** BEGIN **

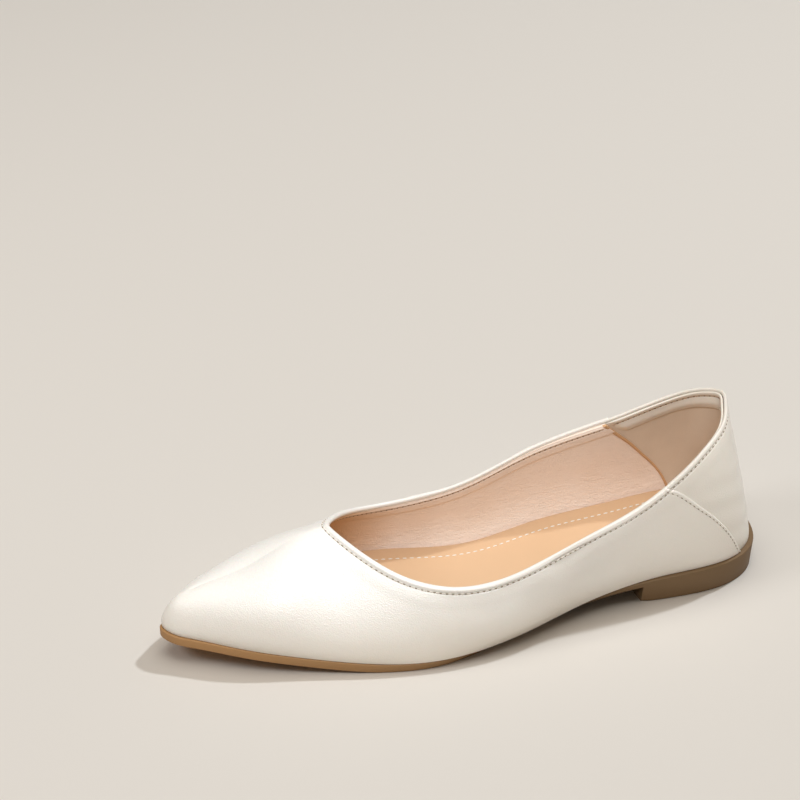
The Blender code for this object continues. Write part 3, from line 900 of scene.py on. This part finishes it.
def inner_heel():
    """Napped heel lining."""
    ups = np.linspace(0, 1, 60)
    share = np.linspace(-1, 1, 121)
    t = (lining_place(ups) + HEEL_LINING_UNDER)[:, None] * share
    skin = Skin(t, ups * HEEL_LINING_TOP)
    ends = smooth(np.abs(share), 0.90, 1.0)[None, :]
    face = skin.at(HEEL_DEPTH - END_SUNK * ends)
    back = skin.at(np.full(t.shape, LAP_STEP + PANEL + LAYER_GAP))
    build("heel_lining", closed_sheet(face, back), lining_heel, "upper")


def collar_facing():
    """Leather band inside the heel's collar, softly padded, with its own narrow rim."""
    reach = float(lining_place(1.0)) + FACING_UNDER
    t = np.linspace(-reach, reach, 241)
    distances = np.concatenate([np.linspace(FACING_BAND, 0.0011, 34), [0.0008, 0.0005]])
    ups = shares_below_rim(t, distances)
    # The lower rows end earlier, because the front lining's edge slants back.
    end = np.minimum(lining_place(ups[:, -1]), lining_place(ups[:, 0])) + FACING_UNDER
    share = t / reach
    places = end[:, None] * share
    ups = np.array([np.interp(row, t, line) for row, line in zip(places, ups, strict=True)])
    skin = Skin(places, ups)
    distance = distances[:, None] + 0 * t
    inward = 1 - smooth(np.abs(share), 0.90, 0.97)
    pad = PAD * hump(distance, PAD_LINE, PAD_HALF)
    groove = FACING_GROOVE * hump(distance, LINING_STITCH, GROOVE_HALF)
    lower = FACING_LOW * (1 - smooth(FACING_BAND - distance, 0.0, FACING_LOW_WIDTH))
    thick = (FACING_DEPTH - HEEL_DEPTH + pad - groove - lower) * inward
    face = skin.at(HEEL_DEPTH - FACING_END_SUNK * (1 - inward) + thick)
    back = skin.at(np.full(distance.shape, LAP_STEP + PANEL + FACING_BACK))
    grids = closed_sheet(face, back, rim_rows(face, back))
    build("collar_facing", grids, facing_leather, "upper")


def outline(t, offset):
    """Plan of the feather line, this far outside it."""
    row, out = feather(t)
    return row[..., :2] + out * np.asarray(offset)[..., None]


def across(t, offset, height, lanes):
    """A grid from the inner to the outer edge at each place, whose height is a function of x."""
    outer, inner = outline(t, offset), outline(-t, offset)
    share = np.linspace(0, 1, lanes + 1)[None, :, None]
    plan = inner[:, None] * (1 - share) + outer[:, None] * share
    return np.concatenate([plan, height(plan[..., 0])[..., None]], -1)


def edge_table(t, column):
    """A column of the sole's edge table, read at places t."""
    rows = table(EDGE, EDGE_COLUMNS)
    along = np.clip(feather(t)[0][..., 0] / LENGTH, 0, 1)
    return cubic(rows["along"], rows[column], along)


def sole_top(x):
    """Height of the sole's upper face, just clear of the upper."""
    return feather_height(x) - GAP


def sole_thickness(x):
    """Thickness in front of the heel block, thinnest at the waist."""
    share = np.clip((x - HEEL_LENGTH) / (0.6 * LENGTH - HEEL_LENGTH), 0, 1)
    return WAIST_THICKNESS + (SOLE_THICKNESS - WAIST_THICKNESS) * share**2 * (3 - 2 * share)


def sole_under(x):
    """Height of the sole's underside in front of the heel block."""
    return np.maximum(sole_top(x) - sole_thickness(x), 0)


def sole_levels(t, heel, taper, turns):
    """Rings of the outsole's side, with both its edges rounded."""
    edge = TOE_LIP * edge_table(t, "lip")
    under = np.zeros_like if heel else sole_under
    top = []
    low = []
    for a in turns:
        inset = EDGE_BEVEL * (1 - math.sin(a))
        drop = EDGE_BEVEL * (1 - math.cos(a))
        top.append(across(t, edge - inset, lambda x, d=drop: sole_top(x) - d, SOLE_LANES))
        low.append(across(t, edge - taper - drop, lambda x, d=inset: under(x) + d, SOLE_LANES))
    return top + low


def outsole():
    """The moulded sole: forefoot, arch and heel block."""
    breast = place_of(HEEL_LENGTH / LENGTH)
    heel_t = breast * np.sin(np.linspace(0, np.pi / 2, 60))
    fore_t = breast + (TOE - breast) * np.sin(np.linspace(0, np.pi / 2, 150))
    turns = np.linspace(0, np.pi / 2, 5)
    patches = []
    ends = []
    for t, heel in ((heel_t, True), (fore_t, False)):
        corner = np.clip((t / breast - BREAST_START) / (1 - BREAST_START), 0, 1)
        slant = UNDERCUT * np.clip(edge_table(t, "undercut"), 0, 1)
        taper = HEEL_TAPER + BREAST_ROUND * corner**2 if heel else slant
        levels = sole_levels(t, heel, taper, turns)
        patches += [levels[0], levels[-1]]
        for side in (0, -1):
            patches.append(np.stack([level[:, side] for level in levels]))
        ends.append([level[-1 if heel else 0] for level in levels])
    heel_end, fore_end = ends
    patches.append(np.stack([fore_end[-1], heel_end[-1]]))
    last = len(turns) - 1
    for lane in (0, -1):
        corners = [np.stack([ring[lane] for ring in end[last:]]) for end in (fore_end, heel_end)]
        patches.append(np.stack(corners))
    build("outsole_unit", patches, sole_rubber, "outsole", sharp=0.7)


def insole():
    """The sock on its board, slightly dished, with a soft edge against the lining."""
    t = place_of(INSOLE_END) * (1 - np.cos(np.linspace(0, np.pi, 160))) / 2
    inset = inner_depth(t) + GAP
    share = np.linspace(0, 1, INSOLE_LANES + 1)[None, :]
    rings = []
    for extra, drop in SOCK_EDGE:
        ring = across(t, -inset - extra, np.zeros_like, INSOLE_LANES)
        dish = SOCK_DISH * (2 * share - 1) ** 2
        ring[..., 2] = feather_height(ring[..., 0]) + INSOLE_THICKNESS - SOCK_SUNK + dish - drop
        rings.append(ring)
    foot = across(t, -inset, feather_height, INSOLE_LANES)
    grids = [rings[-1], foot, np.stack([foot[-1]] + [ring[-1] for ring in rings])]
    for side in (0, -1):
        grids.append(np.stack([foot[:, side]] + [ring[:, side] for ring in rings]))
    build("insole_sock", grids, insole_skin, "insole")


def dashes(name, points, normals, shape, material, phase=0.5):
    """Short capsules along a line. Shape holds their pitch, length, radius and lift over the line."""
    pitch, length, radius, lift = shape
    run = np.concatenate([[0], np.cumsum(np.linalg.norm(np.diff(points, axis=0), axis=1))])
    count = int(run[-1] // pitch)
    body = bmesh.new()
    sides = 6
    turns = np.linspace(0, np.pi, 7)
    for k in range(count):
        centre = (k + phase) * run[-1] / count
        places = centre - np.cos(turns) * length / 2
        at = np.stack([np.interp(places, run, points[:, i]) for i in range(3)], -1)
        up = np.stack([np.interp(places, run, normals[:, i]) for i in range(3)], -1)
        up /= np.linalg.norm(up, axis=1, keepdims=True)
        forward = at[-1] - at[0]
        cross = np.cross(forward / np.linalg.norm(forward), up)
        rings = []
        for p, u, c, turn in zip(at, up, cross, turns, strict=True):
            base = p + u * (lift + radius * (0.4 * math.sin(turn) - 0.25))
            girth = max(radius * math.sin(turn) ** 0.5, 1e-6)
            ring = []
            for j in range(sides):
                angle = 2 * math.pi * j / sides
                q = base + (u * math.cos(angle) + c * math.sin(angle)) * girth
                ring.append(body.verts.new((q[0] - FLOOR_X, q[1], q[2])))
            rings.append(ring)
        for low, high in zip(rings[:-1], rings[1:], strict=True):
            for j in range(sides):
                body.faces.new((low[j], low[(j + 1) % sides], high[(j + 1) % sides], high[j]))
    bmesh.ops.remove_doubles(body, verts=body.verts[:], dist=DASH_WELD)
    add_piece(name, body, material)


def sewn(name, points, normals, thread=cream_thread, hole=hole_shade):
    """A row of stitches: threads, and a dark slot painted as the shade in each hole where they go into the
    leather.
    """
    dashes(name, points, normals, STITCH, thread)
    dashes(name + "_hole_shade", points, normals, STITCH_HOLE, hole, phase=1.0)


def line_below_rim(distance, start, end, depth):
    """Points and normals of a line a set distance below the rim, from place start to place end."""
    t = np.linspace(start, end, LINE_POINTS)
    skin = Skin(t[None, :], shares_below_rim(t, [distance]))
    return skin.points[0] - skin.normals[0] * depth, skin.normals[0]


def crown_place(distance):
    """Place of the rib whose crown lies this far in front of the throat."""
    t = np.linspace(THROAT, THROAT + 0.1 * TOE, 200)
    gap = rim_distance(form(t, np.full_like(t, np.pi / 2)))
    return float(np.interp(distance, gap, t))


def topline_stitches():
    """The rows of stitches below the rim, outside and inside."""
    start = float(seam_place(0.95)) + SEAM_CLEAR
    end = THROAT - THROAT_CLEAR
    for side, name in ((1, "outer"), (-1, "inner")):
        front = side * crown_place(STITCH_LINE)
        points, normals = line_below_rim(STITCH_LINE, side * start, front, STITCH_SUNK)
        sewn(f"topline_stitches_{name}", points, normals)
        back = start + LINING_CLEAR
        points, normals = line_below_rim(LINING_STITCH, side * back, side * end, 0.0)
        depth = inner_depth(np.linspace(back, end, LINE_POINTS), 0.95)[:, None] + LINING_SUNK
        inside = points - normals * depth
        sewn(f"lining_stitches_{name}", inside, -normals, tan_thread, brown_thread)
    points, normals = line_below_rim(STITCH_LINE, -start, start, LAP_STEP + STITCH_SUNK)
    sewn("collar_stitches", points, normals)
    points, normals = line_below_rim(LINING_STITCH, -start, start, FACING_DEPTH - FACING_SUNK)
    sewn("facing_stitches", points, -normals, tan_thread, brown_thread)


def lap_stitches():
    """The rows of stitches in front of both lap seams."""
    ups = np.linspace(0.03, 0.955, 200)
    seam = seam_place(ups)
    ahead = seam + LAP_STITCH / metres_per_place(seam, ups * topline(seam))
    for side, name in ((1, "lap_stitches_outer"), (-1, "lap_stitches_inner")):
        skin = Skin(side * ahead[:, None], ups)
        points = skin.at(np.full((len(ups), 1), LAP_SUNK))
        sewn(name, points[:, 0], skin.normals[:, 0])


def insole_stitches():
    """The white row of stitches round the insole."""
    reach = THROAT * SOCK_STITCH_REACH
    plan = outline(np.linspace(-reach, reach, 900), -(WALL + SOCK_STITCH_LINE))
    height = feather_height(plan[:, 0]) + INSOLE_THICKNESS - SOCK_STITCH_SUNK
    points = np.column_stack([plan, height])
    normals = np.tile((0.0, 0.0, 1.0), (len(points), 1))
    dashes("insole_stitches", points, normals, SOCK_STITCH, white_thread)


FLOOR_HALF = 3.0
FLOOR_COLOUR = (0.84, 0.785, 0.72)
WORLD_COLOUR = (1.0, 0.90, 0.76)
WORLD_STRENGTH = 0.11
SHOE_MIDDLE = (0.1, 0.0, 0.0)
# Each lamp's name, place, aim, size, power and colour.
LAMPS = (
    ("key", (-1.59, -0.50, 2.60), SHOE_MIDDLE, 0.13, 40.0, (0.86, 0.93, 1.0)),
    ("overhead", (0.1, 0.0, 3.0), SHOE_MIDDLE, 2.6, 41.0, (1.0, 0.95, 0.88)),
    ("front", (0.30, 0.75, 1.02), SHOE_MIDDLE, 0.5, 9.0, (0.93, 0.965, 1.0)),
    ("toe", (1.16, -0.05, 0.93), (0.2, 0.0, 0.0), 0.4, 3.4, (0.95, 0.97, 1.0)),
)


def add_floor():
    """The seamless ground that the shoe stands on."""
    mesh = bpy.data.meshes.new("floor")
    corners = ((-1, -1), (1, -1), (1, 1), (-1, 1))
    mesh.from_pydata([(x * FLOOR_HALF, y * FLOOR_HALF, 0) for x, y in corners], [], [(0, 1, 2, 3)])
    floor = bpy.data.objects.new("floor", mesh)
    bpy.context.scene.collection.objects.link(floor)
    n = Nodes("floor")
    n.set(Base_Color=FLOOR_COLOUR, Roughness=0.8, Specular_IOR_Level=0.2)
    mesh.materials.append(n.material)
    return floor


def add_world():
    """Weak warm light from all round, and tones shown as they are."""
    world = bpy.data.worlds.new("world")
    bpy.context.scene.world = world
    world.use_nodes = True
    back = world.node_tree.nodes["Background"]
    back.inputs["Color"].default_value = (*WORLD_COLOUR, 1)
    back.inputs["Strength"].default_value = WORLD_STRENGTH
    bpy.context.scene.view_settings.view_transform = "Standard"


def add_lamp(name, place, aim, size, power, colour):
    """A square lamp that faces its aim."""
    data = bpy.data.lights.new(name, "AREA")
    data.size = size
    data.energy = power
    data.color = colour
    lamp = bpy.data.objects.new(name, data)
    lamp.location = place
    lamp.rotation_euler = (Vector(place) - Vector(aim)).to_track_quat("Z", "Y").to_euler()
    bpy.context.scene.collection.objects.link(lamp)
    return lamp


def add_lamps(floor):
    """All lamps. The front one lights the shoe alone, so that it doesn't wash out the shadow on the floor."""
    lamps = {row[0]: add_lamp(*row) for row in LAMPS}
    shoe = bpy.data.collections.new("lit_by_front")
    lamps["front"].light_linking.receiver_collection = shoe
    for thing in bpy.context.scene.objects:
        if thing.type == "MESH" and thing is not floor:
            shoe.objects.link(thing)


# The photograph's view, from a fit to the shoe's outline and height: no shift and no roll.
VIEW_AZIMUTH = 22.2948  # degrees
VIEW_ELEVATION = 34.6267
VIEW_DISTANCE = 0.79728
VIEW_PIVOT = (0.131 - FLOOR_X, 0.0, 0.020)
PHOTO_SIZE = 800  # pixels
PIVOT_PIXEL = (464.847, 552.391)
FOCAL_PIXELS = 1873.895
SENSOR = 36.0  # millimetres


def add_camera():
    """A camera that sees the pivot at its own pixel, level with the horizon."""
    azimuth, elevation = math.radians(VIEW_AZIMUTH), math.radians(VIEW_ELEVATION)
    level = math.cos(elevation)
    out = Vector((math.sin(azimuth) * level, math.cos(azimuth) * level, math.sin(elevation)))
    right_of, below = (pixel - PHOTO_SIZE / 2 for pixel in PIVOT_PIXEL)
    aim = Vector((right_of / FOCAL_PIXELS, -below / FOCAL_PIXELS, -1)).normalized()
    forward = -out
    for _ in range(20):
        back = -forward
        right = Vector((0, 0, 1)).cross(back).normalized()
        up = back.cross(right)
        turn = Matrix((right, up, back)).transposed()
        forward = (forward - out - turn @ aim).normalized()
    data = bpy.data.cameras.new("camera")
    data.sensor_width = SENSOR
    data.lens = FOCAL_PIXELS / PHOTO_SIZE * SENSOR
    camera = bpy.data.objects.new("camera", data)
    camera.matrix_world = Matrix.Translation(Vector(VIEW_PIVOT) + out * VIEW_DISTANCE) @ turn.to_4x4()
    bpy.context.scene.collection.objects.link(camera)
    bpy.context.scene.camera = camera


front_leather()
heel_panel()
inner_front()
inner_heel()
collar_facing()
outsole()
insole()
topline_stitches()
lap_stitches()
insole_stitches()
floor = add_floor()
add_world()
add_lamps(floor)
add_camera()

** END **

Description of the task | In how many lines does the word "this" appear? Respond with the number alone.

Worked answer | 3